Furthermore, Europe has been shaped more by British ideas in the last twenty years than German or French in-put. Through enlargement to the east, the EU is now firmly anglophile, and leans away from dirigisme and towards free-market philosophies. Though it may not always seem so, James Rogers has shown the British conception of security remains dominant on the European continent today. Today, when the German government refused to send troops to fight the Taliban it faces a barrage of criticism – from its own newspapers. In the past, nobody would have blinked.


Many things need to be fixed in Britain. OK – a lot of things need fixing.
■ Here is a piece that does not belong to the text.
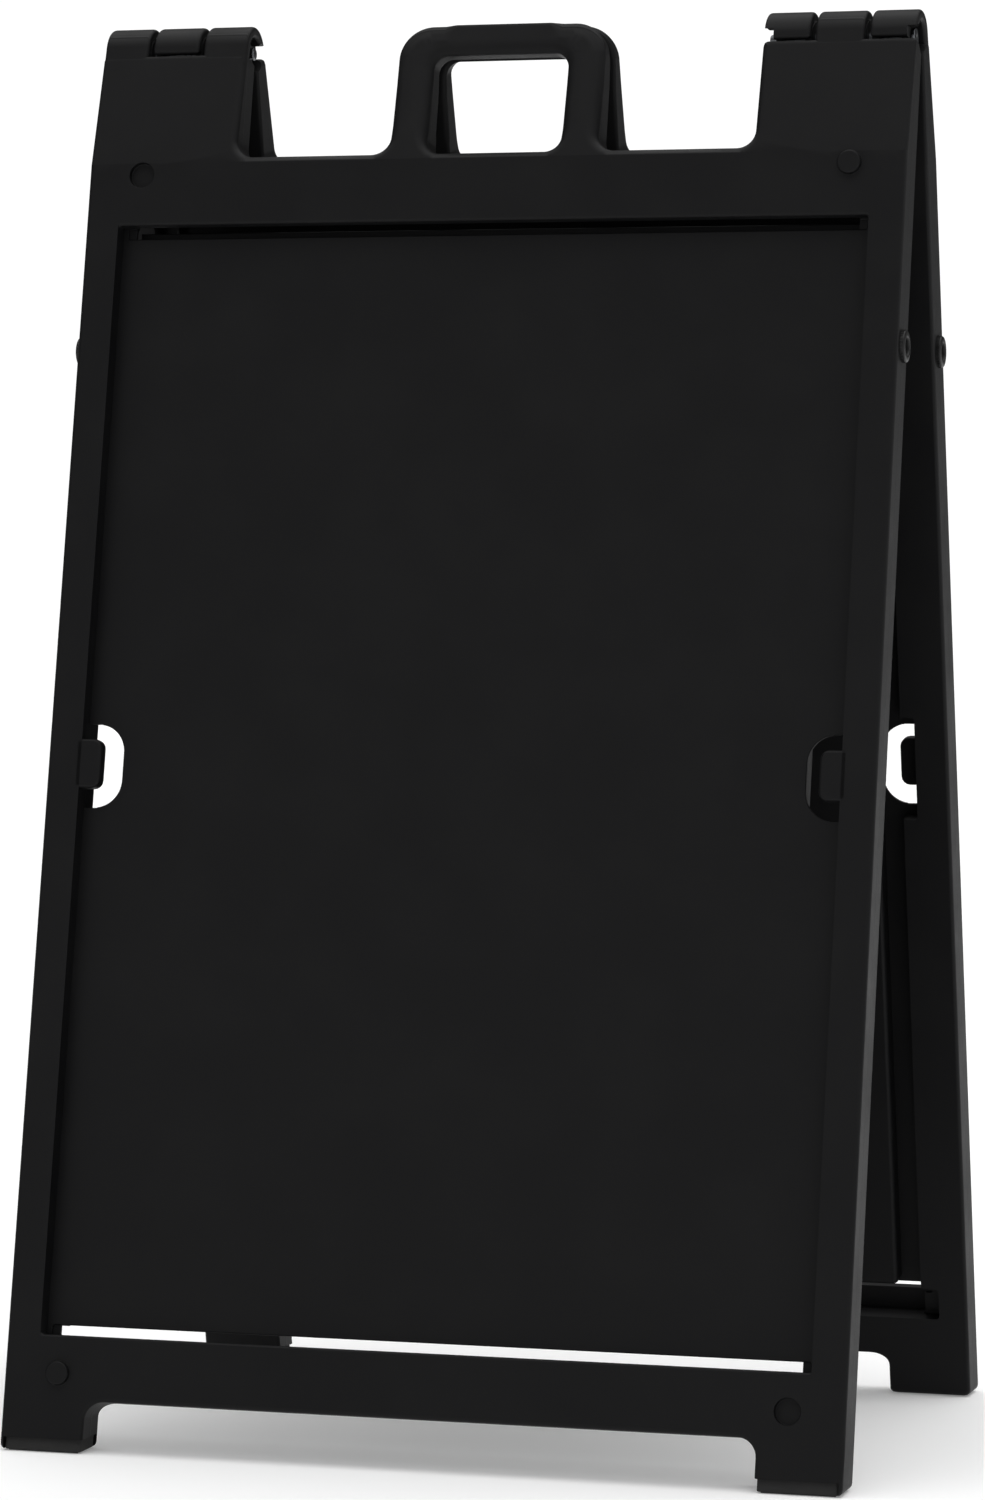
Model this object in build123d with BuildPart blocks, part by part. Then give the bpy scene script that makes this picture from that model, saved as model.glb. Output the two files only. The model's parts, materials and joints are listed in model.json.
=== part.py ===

Nearly 20 percent of the population is over 65 -- a proportion the Office for National Statistics predicts will have grown by 50 percent by 2020. That is an economic time-bomb that has to be defused either by tax incentives for child-rearing (like in France) or immigration (like the US) – but in ways that address concerns about over-crowding, limited housing, and the erosion of Britain’s values.


Bringing debt under control will be particularly important. Here are some ideas for how to do so (with thanks to JA): many of the 1000 quangos will have to be abolished, numerous FCO consulates closed, student tuition fees increased, child benefit means tested, limits imposed on all public sector salary increases for the next five years, less money given to overseas aid, NHS strategic health authorities shut down, the National School of Government merged with the Defence Academy, and the Elizabeth Conference Center sold off. And that may not even be enough.


It remains an open question whether the majority of Britons can make the necessary sacrifice to guarantee a sovereign and prosperous future. But while Britain may be broken in parts, it is made of sturdy stuff. And I for one intend to ignore the siren’s call of decline.